WHAT IS CHILD MARRIAGE?
In a child marriage, one or both parties are under age 18 when they enter the union.
Child marriage can easily be forced, because children have limited legal rights and therefore face overwhelming legal and practical barriers if they try to escape or resist an unwanted marriage. The United Nations Office of the High Commissioner for Human Rights categorizes all child marriage as forced marriage.
Child marriage destroys nearly every aspect of a girl’s life; indeed, it is recognized globally as a harmful practice that disempowers women and girls in particular and hinders gender equality. The U.S. State Department considers forced child marriage a form of child abuse and has called child marriage a human rights abuse.
Child marriage often undermines statutory rape laws. In most U.S. states and under federal law, sex with a child that would otherwise be considered rape – in some cases, felony rape – becomes legal within marriage.
Child marriage can also be a form of human trafficking. Due to loopholes in immigration laws, thousands of American girls are being trafficked legally for their citizenship, forced to marry adult men from overseas so the men can get a U.S. visa. Similarly, American men are legally importing child brides from overseas.
Learn more here about child marriage in the U.S.
HOW PREVALENT ARE FORCED MARRIAGE AND CHILD MARRIAGE?
Globally, an estimated 22 million people were in a forced marriage as of 2021. More than 650 million women alive today were married as children.
In the U.S., more than 300,000 children were married since 2000, and most were girls wed to adult men. At least 60,000 of those marriages occurred at an age or with a spousal age difference that should have been considered a sex crime.
Little research has been done on forced/arranged marriage of adults in the U.S., so its full extent here remains unknown.
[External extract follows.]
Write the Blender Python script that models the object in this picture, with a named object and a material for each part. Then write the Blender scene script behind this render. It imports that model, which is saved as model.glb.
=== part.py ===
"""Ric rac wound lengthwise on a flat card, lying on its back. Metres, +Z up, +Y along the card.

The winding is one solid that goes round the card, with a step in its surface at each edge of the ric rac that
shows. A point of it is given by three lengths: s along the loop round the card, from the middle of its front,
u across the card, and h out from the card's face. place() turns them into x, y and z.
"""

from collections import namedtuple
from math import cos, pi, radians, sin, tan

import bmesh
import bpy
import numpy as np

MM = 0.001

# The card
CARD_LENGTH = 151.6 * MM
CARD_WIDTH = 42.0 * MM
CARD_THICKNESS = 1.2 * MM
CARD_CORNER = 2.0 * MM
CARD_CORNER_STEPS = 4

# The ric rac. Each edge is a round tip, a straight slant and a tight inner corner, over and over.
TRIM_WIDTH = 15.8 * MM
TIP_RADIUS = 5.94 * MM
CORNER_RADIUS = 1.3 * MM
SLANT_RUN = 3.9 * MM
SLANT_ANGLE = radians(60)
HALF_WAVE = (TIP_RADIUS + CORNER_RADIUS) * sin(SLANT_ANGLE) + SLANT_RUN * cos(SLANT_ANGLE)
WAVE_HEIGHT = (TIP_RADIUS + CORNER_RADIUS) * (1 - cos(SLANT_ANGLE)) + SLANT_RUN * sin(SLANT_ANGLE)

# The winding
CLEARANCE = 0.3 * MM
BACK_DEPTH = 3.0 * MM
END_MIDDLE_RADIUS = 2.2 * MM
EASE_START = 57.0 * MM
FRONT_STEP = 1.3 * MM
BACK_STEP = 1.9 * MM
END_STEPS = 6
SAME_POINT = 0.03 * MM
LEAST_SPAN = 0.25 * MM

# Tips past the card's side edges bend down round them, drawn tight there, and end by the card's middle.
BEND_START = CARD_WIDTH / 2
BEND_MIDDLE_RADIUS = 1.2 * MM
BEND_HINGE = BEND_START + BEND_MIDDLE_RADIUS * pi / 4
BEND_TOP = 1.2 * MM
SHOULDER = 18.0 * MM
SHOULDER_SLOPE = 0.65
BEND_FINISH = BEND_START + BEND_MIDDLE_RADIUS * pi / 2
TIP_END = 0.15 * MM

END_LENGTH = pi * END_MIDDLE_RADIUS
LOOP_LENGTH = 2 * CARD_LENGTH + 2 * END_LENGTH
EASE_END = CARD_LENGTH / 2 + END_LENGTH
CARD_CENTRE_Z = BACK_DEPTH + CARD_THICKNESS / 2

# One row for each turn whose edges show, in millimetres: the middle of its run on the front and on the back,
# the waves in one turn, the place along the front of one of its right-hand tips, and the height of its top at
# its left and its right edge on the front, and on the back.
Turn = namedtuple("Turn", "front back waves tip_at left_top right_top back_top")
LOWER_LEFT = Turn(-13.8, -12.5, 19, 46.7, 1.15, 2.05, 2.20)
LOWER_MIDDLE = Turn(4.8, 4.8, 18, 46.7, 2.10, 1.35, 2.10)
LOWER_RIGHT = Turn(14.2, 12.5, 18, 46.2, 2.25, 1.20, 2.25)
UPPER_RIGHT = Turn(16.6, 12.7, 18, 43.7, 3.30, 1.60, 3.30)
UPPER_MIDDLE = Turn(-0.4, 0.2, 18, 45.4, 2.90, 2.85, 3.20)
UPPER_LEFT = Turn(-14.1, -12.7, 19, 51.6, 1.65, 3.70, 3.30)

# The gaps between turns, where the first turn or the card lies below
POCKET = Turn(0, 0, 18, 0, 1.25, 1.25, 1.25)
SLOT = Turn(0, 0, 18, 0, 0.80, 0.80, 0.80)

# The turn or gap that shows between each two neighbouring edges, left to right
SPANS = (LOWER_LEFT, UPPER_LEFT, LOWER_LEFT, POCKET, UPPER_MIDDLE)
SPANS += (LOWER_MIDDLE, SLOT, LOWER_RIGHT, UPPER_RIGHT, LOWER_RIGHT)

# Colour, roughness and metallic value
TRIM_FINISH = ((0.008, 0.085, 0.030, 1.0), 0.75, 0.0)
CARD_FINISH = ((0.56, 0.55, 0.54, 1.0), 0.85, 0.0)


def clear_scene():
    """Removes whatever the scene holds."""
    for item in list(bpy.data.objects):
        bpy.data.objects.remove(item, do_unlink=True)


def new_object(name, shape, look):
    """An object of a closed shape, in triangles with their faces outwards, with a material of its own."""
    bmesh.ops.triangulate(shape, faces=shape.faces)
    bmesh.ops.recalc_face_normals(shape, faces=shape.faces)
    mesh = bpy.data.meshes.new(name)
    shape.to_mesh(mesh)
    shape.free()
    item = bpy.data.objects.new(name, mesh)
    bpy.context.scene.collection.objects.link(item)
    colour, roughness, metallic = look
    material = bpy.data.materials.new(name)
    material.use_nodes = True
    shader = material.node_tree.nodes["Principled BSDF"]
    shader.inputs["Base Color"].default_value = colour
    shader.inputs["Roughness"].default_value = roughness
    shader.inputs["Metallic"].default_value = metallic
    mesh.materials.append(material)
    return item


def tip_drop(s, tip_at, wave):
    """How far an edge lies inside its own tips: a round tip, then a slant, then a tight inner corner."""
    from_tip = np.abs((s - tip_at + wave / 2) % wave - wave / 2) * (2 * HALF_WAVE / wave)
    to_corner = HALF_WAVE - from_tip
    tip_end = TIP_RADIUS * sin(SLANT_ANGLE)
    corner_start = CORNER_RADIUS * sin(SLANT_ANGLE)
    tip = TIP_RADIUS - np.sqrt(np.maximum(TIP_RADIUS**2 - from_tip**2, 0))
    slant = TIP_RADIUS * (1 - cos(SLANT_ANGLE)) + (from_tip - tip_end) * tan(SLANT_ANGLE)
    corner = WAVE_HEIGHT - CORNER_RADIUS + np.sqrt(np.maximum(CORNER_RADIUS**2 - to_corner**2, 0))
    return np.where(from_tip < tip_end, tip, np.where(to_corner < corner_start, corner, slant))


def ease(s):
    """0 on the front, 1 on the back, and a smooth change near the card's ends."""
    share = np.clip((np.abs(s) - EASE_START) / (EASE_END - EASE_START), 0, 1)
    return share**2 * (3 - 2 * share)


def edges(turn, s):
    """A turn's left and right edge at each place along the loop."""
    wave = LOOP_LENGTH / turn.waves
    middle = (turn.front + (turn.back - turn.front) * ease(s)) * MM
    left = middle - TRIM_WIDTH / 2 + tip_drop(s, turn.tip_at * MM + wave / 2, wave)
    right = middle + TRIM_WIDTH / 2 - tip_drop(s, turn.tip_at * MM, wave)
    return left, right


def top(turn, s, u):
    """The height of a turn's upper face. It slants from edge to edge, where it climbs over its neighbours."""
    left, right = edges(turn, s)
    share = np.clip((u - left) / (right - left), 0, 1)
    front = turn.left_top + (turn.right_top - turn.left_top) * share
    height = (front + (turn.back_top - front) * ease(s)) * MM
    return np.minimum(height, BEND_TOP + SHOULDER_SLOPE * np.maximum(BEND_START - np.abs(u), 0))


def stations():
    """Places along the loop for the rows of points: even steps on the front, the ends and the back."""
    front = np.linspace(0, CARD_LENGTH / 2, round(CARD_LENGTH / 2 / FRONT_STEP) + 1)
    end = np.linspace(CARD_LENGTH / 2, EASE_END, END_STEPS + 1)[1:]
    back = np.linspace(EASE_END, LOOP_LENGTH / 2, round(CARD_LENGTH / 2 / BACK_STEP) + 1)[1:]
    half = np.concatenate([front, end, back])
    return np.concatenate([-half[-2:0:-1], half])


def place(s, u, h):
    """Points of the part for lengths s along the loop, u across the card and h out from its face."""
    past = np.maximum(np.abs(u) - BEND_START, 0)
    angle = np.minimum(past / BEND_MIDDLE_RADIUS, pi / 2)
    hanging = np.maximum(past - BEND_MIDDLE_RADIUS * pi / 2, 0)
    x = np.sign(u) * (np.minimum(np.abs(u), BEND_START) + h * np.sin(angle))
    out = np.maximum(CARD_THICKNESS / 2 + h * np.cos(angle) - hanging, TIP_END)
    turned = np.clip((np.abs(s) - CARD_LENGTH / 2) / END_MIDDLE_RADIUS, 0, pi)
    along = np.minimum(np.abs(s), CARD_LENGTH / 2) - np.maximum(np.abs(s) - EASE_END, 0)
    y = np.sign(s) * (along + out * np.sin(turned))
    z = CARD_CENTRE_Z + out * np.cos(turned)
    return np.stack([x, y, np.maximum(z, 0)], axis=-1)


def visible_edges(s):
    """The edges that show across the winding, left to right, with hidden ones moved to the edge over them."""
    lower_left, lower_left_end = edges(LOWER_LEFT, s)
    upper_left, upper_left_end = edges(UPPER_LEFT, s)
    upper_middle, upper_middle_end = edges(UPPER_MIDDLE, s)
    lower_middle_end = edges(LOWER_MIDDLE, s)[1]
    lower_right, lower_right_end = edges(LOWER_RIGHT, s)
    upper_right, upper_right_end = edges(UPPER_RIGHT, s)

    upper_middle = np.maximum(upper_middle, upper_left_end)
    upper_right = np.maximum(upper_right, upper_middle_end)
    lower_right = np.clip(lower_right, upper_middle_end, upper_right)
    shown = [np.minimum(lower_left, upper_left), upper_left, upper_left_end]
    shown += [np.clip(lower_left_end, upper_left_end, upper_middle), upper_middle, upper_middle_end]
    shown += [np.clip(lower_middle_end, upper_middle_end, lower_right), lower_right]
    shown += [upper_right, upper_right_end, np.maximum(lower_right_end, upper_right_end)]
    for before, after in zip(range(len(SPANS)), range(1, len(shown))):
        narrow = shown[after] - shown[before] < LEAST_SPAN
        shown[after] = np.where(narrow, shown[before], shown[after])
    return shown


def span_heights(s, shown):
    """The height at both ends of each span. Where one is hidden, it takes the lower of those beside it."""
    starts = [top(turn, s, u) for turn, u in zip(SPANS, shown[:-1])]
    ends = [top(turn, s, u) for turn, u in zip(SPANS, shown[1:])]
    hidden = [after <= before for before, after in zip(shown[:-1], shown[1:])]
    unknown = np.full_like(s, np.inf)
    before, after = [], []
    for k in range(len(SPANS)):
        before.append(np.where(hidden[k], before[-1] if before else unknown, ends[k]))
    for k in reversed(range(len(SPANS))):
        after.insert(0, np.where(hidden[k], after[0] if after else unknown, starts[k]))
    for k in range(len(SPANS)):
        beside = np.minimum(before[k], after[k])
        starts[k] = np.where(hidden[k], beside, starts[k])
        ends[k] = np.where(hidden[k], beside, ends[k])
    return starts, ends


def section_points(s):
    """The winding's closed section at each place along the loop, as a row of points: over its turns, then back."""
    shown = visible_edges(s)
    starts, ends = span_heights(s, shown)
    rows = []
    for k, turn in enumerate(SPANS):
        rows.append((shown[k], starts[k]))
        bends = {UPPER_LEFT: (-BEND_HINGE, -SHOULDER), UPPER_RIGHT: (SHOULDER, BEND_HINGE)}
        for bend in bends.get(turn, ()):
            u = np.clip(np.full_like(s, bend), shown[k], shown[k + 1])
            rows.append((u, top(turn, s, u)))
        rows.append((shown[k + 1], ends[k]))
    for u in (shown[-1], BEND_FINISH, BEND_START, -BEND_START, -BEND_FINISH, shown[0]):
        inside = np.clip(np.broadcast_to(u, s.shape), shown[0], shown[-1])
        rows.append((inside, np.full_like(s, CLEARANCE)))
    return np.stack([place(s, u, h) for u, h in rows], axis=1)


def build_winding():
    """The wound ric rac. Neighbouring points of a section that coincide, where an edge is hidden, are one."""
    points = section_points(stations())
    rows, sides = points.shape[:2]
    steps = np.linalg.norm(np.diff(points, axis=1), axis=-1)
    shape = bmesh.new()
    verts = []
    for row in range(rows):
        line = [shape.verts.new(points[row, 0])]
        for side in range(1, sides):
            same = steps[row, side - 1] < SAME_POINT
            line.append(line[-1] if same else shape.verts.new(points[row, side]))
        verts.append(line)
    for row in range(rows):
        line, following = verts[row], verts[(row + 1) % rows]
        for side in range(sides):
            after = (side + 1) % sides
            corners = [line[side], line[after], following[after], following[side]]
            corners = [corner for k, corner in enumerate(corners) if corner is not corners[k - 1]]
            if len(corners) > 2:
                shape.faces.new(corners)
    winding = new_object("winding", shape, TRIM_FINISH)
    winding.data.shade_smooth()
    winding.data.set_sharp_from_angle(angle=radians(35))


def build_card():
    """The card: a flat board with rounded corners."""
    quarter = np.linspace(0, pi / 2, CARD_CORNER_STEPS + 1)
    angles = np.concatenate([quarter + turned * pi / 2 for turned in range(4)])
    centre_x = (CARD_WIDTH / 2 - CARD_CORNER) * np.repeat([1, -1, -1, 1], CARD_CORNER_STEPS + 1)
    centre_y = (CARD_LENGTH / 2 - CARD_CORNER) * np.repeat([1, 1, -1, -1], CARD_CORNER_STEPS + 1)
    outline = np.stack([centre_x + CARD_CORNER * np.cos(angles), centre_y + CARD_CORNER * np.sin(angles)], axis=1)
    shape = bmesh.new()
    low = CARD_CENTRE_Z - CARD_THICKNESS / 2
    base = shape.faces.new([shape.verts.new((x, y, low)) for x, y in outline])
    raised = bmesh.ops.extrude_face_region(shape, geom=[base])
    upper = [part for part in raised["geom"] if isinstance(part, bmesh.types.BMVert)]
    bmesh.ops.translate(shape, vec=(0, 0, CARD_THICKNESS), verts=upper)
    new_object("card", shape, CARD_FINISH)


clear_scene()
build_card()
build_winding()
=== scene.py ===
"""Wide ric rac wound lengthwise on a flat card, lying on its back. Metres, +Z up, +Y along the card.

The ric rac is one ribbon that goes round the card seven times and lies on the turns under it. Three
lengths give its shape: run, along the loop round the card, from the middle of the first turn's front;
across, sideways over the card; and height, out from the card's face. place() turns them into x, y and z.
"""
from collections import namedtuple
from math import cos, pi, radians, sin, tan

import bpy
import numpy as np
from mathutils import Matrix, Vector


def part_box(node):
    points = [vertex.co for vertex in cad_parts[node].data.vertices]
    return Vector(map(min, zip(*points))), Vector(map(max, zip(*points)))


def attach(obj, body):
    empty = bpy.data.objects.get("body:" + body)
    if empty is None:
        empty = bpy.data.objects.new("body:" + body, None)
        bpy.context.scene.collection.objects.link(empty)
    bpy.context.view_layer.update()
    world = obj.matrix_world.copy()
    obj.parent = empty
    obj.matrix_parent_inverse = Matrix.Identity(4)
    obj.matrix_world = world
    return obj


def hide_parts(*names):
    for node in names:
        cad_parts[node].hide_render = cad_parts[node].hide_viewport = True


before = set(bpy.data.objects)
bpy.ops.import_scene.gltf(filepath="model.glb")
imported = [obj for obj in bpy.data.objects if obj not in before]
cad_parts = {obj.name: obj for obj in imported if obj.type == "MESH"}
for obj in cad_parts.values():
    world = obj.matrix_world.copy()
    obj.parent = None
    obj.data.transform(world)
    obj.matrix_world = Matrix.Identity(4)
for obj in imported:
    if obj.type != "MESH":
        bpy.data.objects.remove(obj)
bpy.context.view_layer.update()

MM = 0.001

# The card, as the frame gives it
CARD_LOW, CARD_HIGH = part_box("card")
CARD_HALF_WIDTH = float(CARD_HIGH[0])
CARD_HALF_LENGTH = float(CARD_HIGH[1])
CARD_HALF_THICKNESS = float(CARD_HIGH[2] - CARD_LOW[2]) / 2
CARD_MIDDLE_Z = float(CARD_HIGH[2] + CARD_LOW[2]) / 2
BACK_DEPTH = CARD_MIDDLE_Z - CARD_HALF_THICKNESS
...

WHAT RELEVANT LAWS AND POLICIES ARE IN PLACE?
The U.S. is one of 193 countries that have promised to eliminate forced and child marriage by year 2030, under United Nations Sustainable Development Goal 5.3.
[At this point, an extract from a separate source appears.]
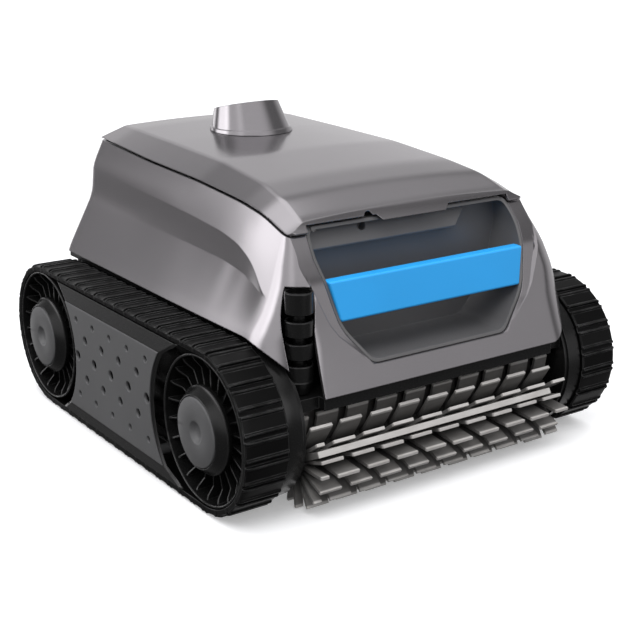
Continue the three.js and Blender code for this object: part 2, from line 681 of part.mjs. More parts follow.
function basketSolid() {
  const { x, y: [y0, y1], z: [z0, z1], floor } = BASKET;
  const block = (grow, span) => box([-x - grow, x + grow], [y0 - grow, y1 + grow], span);
  const port = box([-40, 40], [-72, -40], [40, 55]);
  return cut(block(0, [z0, z1]), block(-2.5, [floor[1], z1 + 5]), block(-2.5, [z0 - 5, floor[0]]), port);
}

const FLAP_HINGE = { y: -45, z: 21 };

function flapSolid() {
  const plate = box([-44, 44], [-71, FLAP_HINGE.y], [19.2, 20.8]);
  return join(plate, rodX(2, [-44, 44], FLAP_HINGE.y, FLAP_HINGE.z, 12));
}

// Gland in the rear wall for the supply cable.
const GLAND = { x: -90, z: 165 };

function glandSolid() {
  const body = turnedZ([[0, 0], [13, 0], [13, 3], [8.6, 3], [8.6, 14], [5, 18], [0, 18]], 0, 0, 16);
  const geometry = toGeometry(body, false).rotateX(-Math.PI / 2);
  return solid(geometry.translate(GLAND.x, 187.1, GLAND.z));
}

function glandNutSolid() {
  const nut = new THREE.CylinderGeometry(12, 12, 6, 6).translate(GLAND.x, 193.6 + 3, GLAND.z);
  const bore = new THREE.CylinderGeometry(8.9, 8.9, 10, 16).translate(GLAND.x, 193.6 + 3, GLAND.z);
  return cut(solid(nut), solid(bore));
}

// ---- assembly ----
piece('chassis_tub', tubSolid(), BLACK);
piece('body_shell', shellSolid(), SHELL_GREY);
piece('recess_liner', linerSolid(), DARK_GREY);
piece('handle_grip', handleSolid(), BLUE);
piece('corner_buffer', bufferSolid(), BLACK);
pair('side_panel', panelSolid(), PANEL_GREY);
piece('drive_casing_right', casingSolid(1), BLACK);
piece('drive_casing_left', casingSolid(-1), BLACK, true);
pair('track_belt', beltSolid(), RUBBER);
piece('pump_motor', pumpSolid(), DARK_GREY);
pair('drive_motor', driveMotorSolid(), DARK_GREY);
piece('filter_basket', basketSolid(), PANEL_GREY);
piece('outlet_duct', ductSolid(), BLACK);
piece('cable_gland', glandSolid(), BLACK);
piece('gland_nut', glandNutSolid(), BLACK);
for (const side of [-1, 1]) {
  const span = [side * HINGE_X - 13, side * HINGE_X + 13];
  piece(`lid_hinge_pin_${side > 0 ? 'right' : 'left'}`, rodX(LID_HINGE.r, span, LID_HINGE.y, LID_HINGE.z, 12),
    STEEL);
}

for (const [endName, end] of [['front', -1], ['rear', 1]]) {
  const y = end * AXLE_Y;
  pair(`wheel_${endName}`, wheelSolid(y), BLACK);
  pair(`hub_cap_${endName}`, capSolid(y), PANEL_GREY);
  pair(`wheel_bush_${endName}`, tubeX(BORE_R, 9.4, [155.6, 186], y, AXLE_Z, 16), NYLON);
  pair(`brush_bush_${endName}`, tubeX(BRUSH_SHAFT_R + 0.2, 8.7, [CHEEK_X[0], 144.8], end * BRUSH_Y, BRUSH_Z, 16),
    NYLON);
  piece(`brush_roller_${endName}`, rollerSolid(end), PANEL_GREY);
  piece(`brush_blades_${endName}`, bladesSolid(end), BRUSH_GREY);
  piece(`idler_gear_${endName}`, idlerSolid(end), NYLON, end < 0);
  piece(`brush_pinion_${endName}`, brushPinionSolid(end), NYLON, end < 0);
}
piece('axle_front_right', axleSolid(-AXLE_Y, true), STEEL);
piece('axle_front_left', axleSolid(-AXLE_Y, false), STEEL, true);
pair('axle_rear', axleSolid(AXLE_Y, false), STEEL);
piece('wheel_gear_front_left', wheelGearSolid(-1), NYLON, true);
pair('wheel_gear_rear', wheelGearSolid(1), NYLON);
pair('drive_pinion', drivePinionSolid(), NYLON);

piece('lid', lidSolid(), SHELL_GREY);
piece('outlet_nozzle', nozzleSolid(), SHELL_GREY);
piece('outlet_grille', grilleSolid(), BLACK);
piece('propeller', propellerSolid(), NYLON);
piece('inlet_flap', flapSolid(), DARK_GREY);

export default model;
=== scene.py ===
"""Looks of the tracked robotic pool cleaner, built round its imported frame.

Shapes are worked out in millimetres in the frame of the machine: +X to its right seen from
the front, the front faces -Y, +Z up. They become metres when a mesh is made.
"""
import json
import math
import random
from contextlib import contextmanager

import bmesh
import bpy
import numpy as np
from mathutils import Matrix, Vector


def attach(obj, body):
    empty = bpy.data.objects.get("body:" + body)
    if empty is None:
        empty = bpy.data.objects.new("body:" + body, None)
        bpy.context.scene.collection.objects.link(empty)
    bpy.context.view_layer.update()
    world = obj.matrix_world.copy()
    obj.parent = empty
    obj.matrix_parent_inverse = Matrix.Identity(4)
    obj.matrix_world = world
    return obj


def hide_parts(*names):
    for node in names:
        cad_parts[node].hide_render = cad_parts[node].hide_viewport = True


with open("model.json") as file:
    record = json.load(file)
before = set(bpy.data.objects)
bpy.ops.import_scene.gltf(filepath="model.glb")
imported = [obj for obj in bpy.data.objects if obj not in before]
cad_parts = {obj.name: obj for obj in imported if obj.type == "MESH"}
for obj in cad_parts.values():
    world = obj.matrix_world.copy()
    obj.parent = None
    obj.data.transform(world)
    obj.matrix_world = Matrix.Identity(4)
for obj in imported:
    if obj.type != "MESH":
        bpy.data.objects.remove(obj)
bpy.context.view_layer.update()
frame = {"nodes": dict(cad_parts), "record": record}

MM = 0.001
RECORD = frame["record"]
BODY_OF = {node: body for body, nodes in RECORD["behaviour"]["bodies"].items() for node in nodes}
SLOT_OF = {entry["node"]: entry["material_slot"] for entry in RECORD["subparts"]}

# ---- driving dimensions ----
AXLE_Y, AXLE_Z = 148, 69
BELT_X = (156, 195)
BELT_R, BELT_INNER_R = 66, 62.4
LUG_COUNT = 52
WHEEL_R = 61.7
CAP_FACE_X = 199.4
CASING_X, CASING_R = (141.3, 154.7), 64.5
CHEEK_X = (138, 141)
PANEL_X = 198.9
PANEL_CUT_R = 69.7
SKIRT_Z = 140
DECK_Z = (88.5, 98.5)
BRUSH_Y, BRUSH_Z = 182.8, 41.9
BRUSH_CORE_R, BRUSH_TIP_R, BRUSH_HALF = 11.7, 41, 136
SHELL_WALL = 3
PARTING_GAP = 2
LID_FRONT_Z = 223.4
RECESS_BACK_Y = -148
OUTLET_Y = 83
PUMP_TOP = 150
DRIVE_Y = 121.5

# Where tools that cut the hull end, well past it: at both PAST_X and both PAST_Y, or at PAST_FRONT in front.
PAST_X, PAST_FRONT, PAST_Y = 180, -240, 230


def linked(name, data):
    made = bpy.data.objects.new(name, data)
    bpy.context.scene.collection.objects.link(made)
    return made


def heading(azimuth, elevation):
    """Unit vector at an azimuth, from the front (-Y) towards +X, and an elevation, in degrees."""
    a, e = math.radians(azimuth), math.radians(elevation)
    return Vector((math.sin(a) * math.cos(e), -math.cos(a) * math.cos(e), math.sin(e)))


# ---- camera: a person standing at the machine's left front ----
CAMERA_PLACE = (-0.6423, -0.9518, 0.4451)
CAMERA_AZIMUTH, CAMERA_ELEVATION, CAMERA_ROLL = -34.803, 16.928, -0.158
CAMERA_LENS, CAMERA_SENSOR = 71.95, 36


def add_camera():
    back = heading(CAMERA_AZIMUTH, CAMERA_ELEVATION)
    azimuth, roll = math.radians(CAMERA_AZIMUTH), math.radians(CAMERA_ROLL)
    level = Vector((math.cos(azimuth), math.sin(azimuth), 0))
    right = level * math.cos(roll) + back.cross(level) * math.sin(roll)
    data = bpy.data.cameras.new("camera")
    data.lens, data.sensor_width = CAMERA_LENS, CAMERA_SENSOR
    camera = linked("camera", data)
    camera.matrix_world = (Matrix.Translation(CAMERA_PLACE)
                           @ Matrix((right, back.cross(right), back)).transposed().to_4x4())
    bpy.context.scene.camera = camera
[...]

However, the U.S. has done little to address, study or even acknowledge domestic forced marriage. The resulting misconceptions of the extent, contexts and impacts of forced marriage in the U.S. leave the nation unable to keep its promise to end this human rights violation by 2030.
The U.S. also has done little to address, study or acknowledge domestic child marriage. Much of what is known about the extent of child marriage in the U.S. is from Unchained’s groundbreaking research, and much of the policy change surrounding child marriage in the U.S. has been a direct result of Unchained’s relentless advocacy.
Despite the U.S. promise to end forced and child marriage by year 2030, few laws and policies are in place to prevent or punish forced marriage, which is not a specific crime in most U.S. states. Child marriage, too, remains legal in most of the U.S. (something Unchained is slowly changing, state by state).
While marriage age is set at the state level, the federal government also is at fault for the ongoing child marriage problem. Unchained has identified 11 federal statutes that not only allow but actively encourage child marriage.
Unchained is determined to keep the U.S. to its promise to end forced and child marriage in the U.S. by year 2030. Unchained is on the frontlines, providing crucial services to help individuals escape; at the same time, Unchained conducts research, educates policymakers and the public, recruits allies, builds grassroots support and pushes for social, policy and legal change.
As part of these efforts, Unchained started and now leads a growing national movement to pass legislation to make the marriage age 18, no exceptions, in every U.S. state, territory and district and at the federal level.
Unchained has partnered with Columbia University researchers on a research and action project called MOVE to study and combat forced marriage, forced marital sex and forced parenthood in the U.S.